Halfway up the winding road that leads to the top of Vidigal, Aline Gomes and her brother Alexandre openedFênix Sushi Bar four years ago, the favela’s first sushi restaurant. “At the beginning we were scared that it wouldn’t work out… so many things open and then close around here,” says Gomes. While the restaurant is a hit with locals, about 40 per cent of revenue now comes from delivery to customers outside the favelas or from party-goers on the way to nights out at the community’s popular Casa Alto Vidigal hostel. High-street banks such as Bradesco and Banco do Brasil have also moved into the favelas, allowing residents to open a bank account for the first time and even get access to credit.
However, as Brazil faces its longest and deepest recession on record, this consumer-led form of integration is under threat. Rafael Cortez, a political scientist at the Tendências economic consultancy based in São Paulo, says that the model of social integration pursued by the Workers’ Party, which governed Brazil until President Dilma Rousseff’s suspension from office in May, relied on Bolsa Família, a monthly stipend for the poor. “The strategic risk was that the social progress was largely dependent on the economic cycle,” he says.
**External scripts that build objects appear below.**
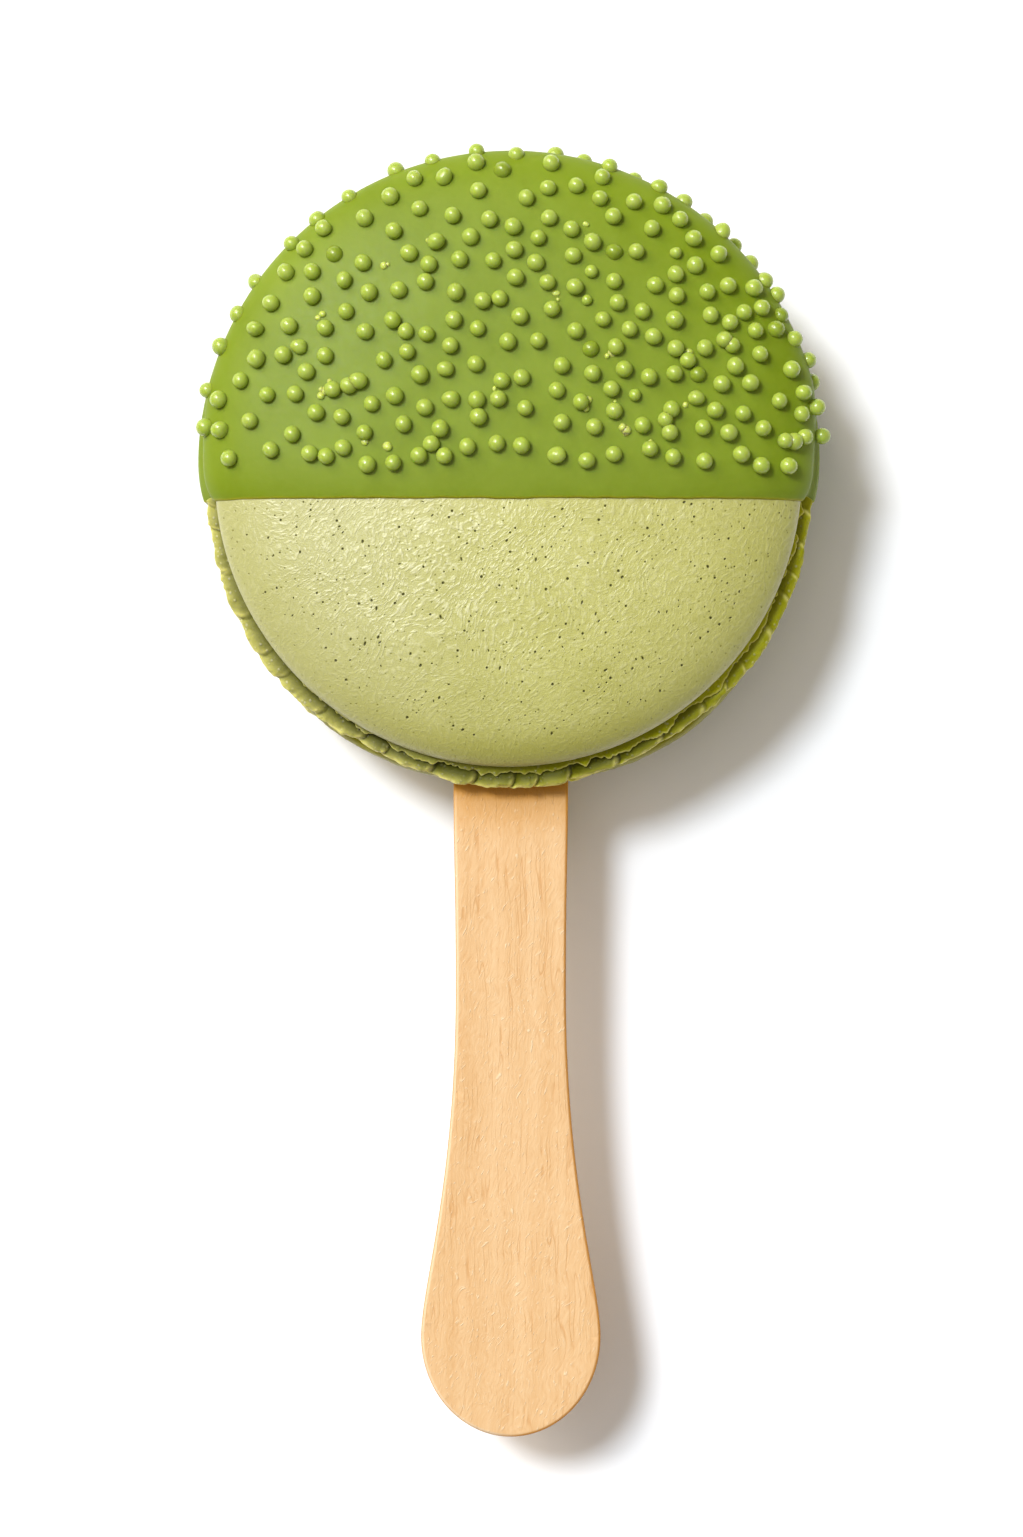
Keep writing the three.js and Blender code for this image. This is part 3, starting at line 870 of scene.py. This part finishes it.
def coating_side(columns):
    """Rows of the coating's side, between the widest lines of its two faces."""
    height = UPPER_RIM - LOWER_RIM
    mirrored = [(height - depth, out, beneath) for depth, out, beneath in COAT_SIDE[::-1]]
    depths, outs, radii = np.array([*COAT_SIDE, *mirrored]).T
    rows = []
    for depth in np.linspace(0, height, 48)[1:-1]:
        # how much of the shift of the dome above it and of the one below it the macaron has here
        up, down = (np.interp(off, [0, 0.9, 2.6], [1, 0.8, 0]) for off in (depth, height - depth))
        shift = up * UPPER_DOME_SHIFT + down * LOWER_DOME_SHIFT
        foot = 1 - max(up, down)
        radius = COAT_RADIUS + np.interp(depth, depths, outs)
        angles = side_angles(radius, columns)
        x = COAT_CENTRE[0] + (radius + foot * (0.08 - 0.22 * np.cos(angles))) * np.cos(angles)
        y = COAT_CENTRE[1] + radius * np.sin(angles)
        side = np.where(x > 0, 1, -1)
        beneath = np.interp(depth, depths, radii) - 0.15 * foot * side
        under_x = shift[0] + side * np.sqrt(np.maximum(beneath**2 - (y - shift[1]) ** 2, 0))
        distance = y - DIP_Y
        skin_x = under_x + side * COAT_EDGE * nose(distance)
        fill = rim_taper(distance, np.abs(x - skin_x))
        here = np.stack([skin_x + (x - skin_x) * fill, y, np.full_like(x, UPPER_RIM - depth)], -1)
        waves = coating_waves(here) * fill * math.sin(math.pi * depth / height)
        here[:, 0] += waves * np.cos(angles)
        here[:, 1] += waves * np.sin(angles) * smoothstep(0, 3, distance)
        rows.append(here)
    return rows


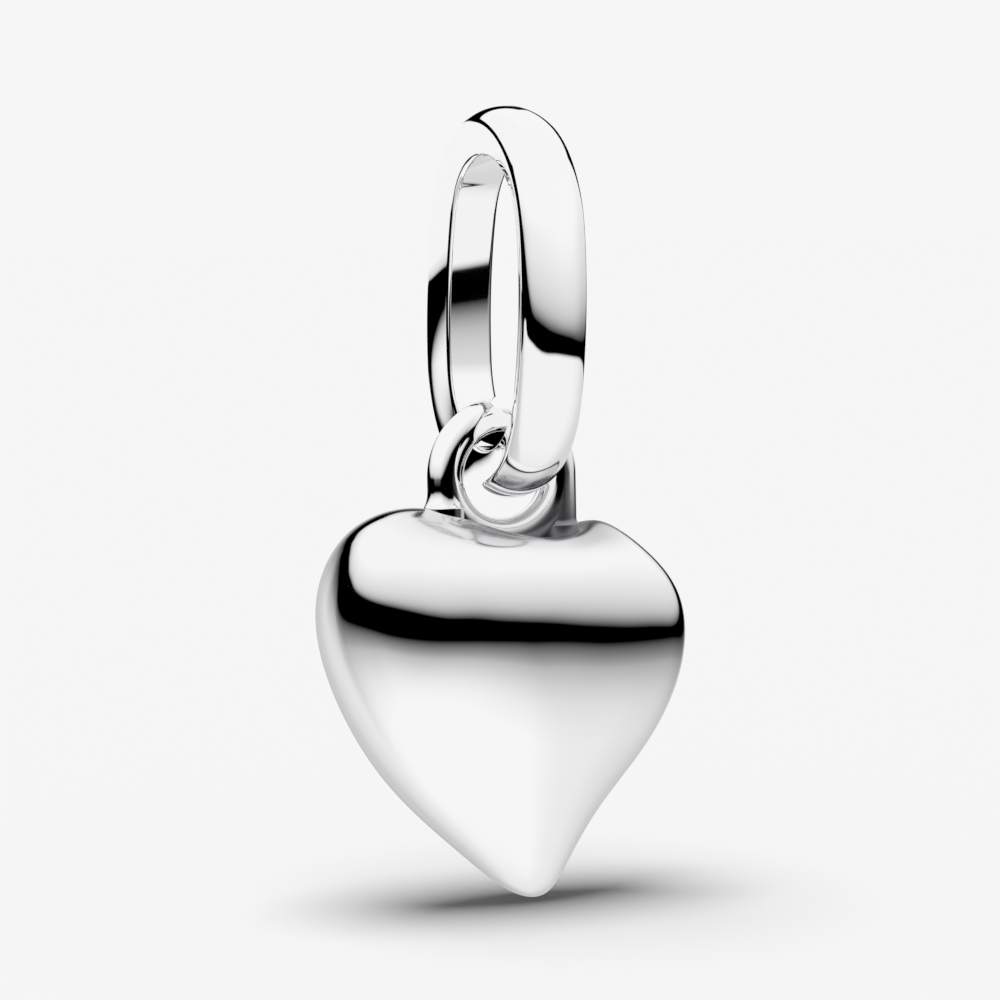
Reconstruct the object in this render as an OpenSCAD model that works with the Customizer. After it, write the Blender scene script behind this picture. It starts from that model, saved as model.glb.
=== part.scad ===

The ambiguous role of the favelas within the wider city has also played out on film with box office hits including City of God and José Padilha’s Tropa de Elite (Elite Squad). While such films have helped raise awareness of favelas and their tales of violence and drug trafficking, they have also been blamed for their commodification of the country’s slums and for glamorising poverty.
Rio’s geography again accentuates the problem – the city’s highest favelas offer the most beautiful views but they also tend to be the most dangerous as their superior vantage points are fought over by the city’s most powerful gangs. The dilemmas at the heart of the favela film genre are also those that plague favela tourism, particularly the daily tours that take wide-eyed foreign visitors around places such as Rocinha.
Santa Marta’s tour guide Elias, who like many of his colleagues grew up in the shanty town, sees tourism in a positive light – it brings money to his community and also educates Brazilians about their city, he says. While his customers are normally foreigners, a few weeks ago he says a couple of wealthy families from one of the apartment blocks overlooking Santa Marta came to do the tour. “They had been looking over at us for years but too scared to come here,” he says, while waiting for the lift that takes residents up the mountainside where Christ the Redeemer holds out his arms to the city (some say with love, others say in exasperation).
For André Fernandes, the founder of Agência de Notícias das Favelas, a news agency that works with around 300 journalists across the country, most of whom live in the favelas themselves, the way to integrate the city is simple.
“In order to break down the us/them divide it is necessary to give those in the favelas a voice, to give them authority through authorship – not just access to banks, shops and cable cars,” says Fernandes, a marine-turned-missionary-turned journalist. Facebook and the messaging service WhatsApp, widely used in the favelas, are fundamental, he adds. The greater the volume of communication that comes from within the favelas the better.
“It allows the favela to integrate itself but also to protect itself,” he says. “Nothing can be hidden from view now.”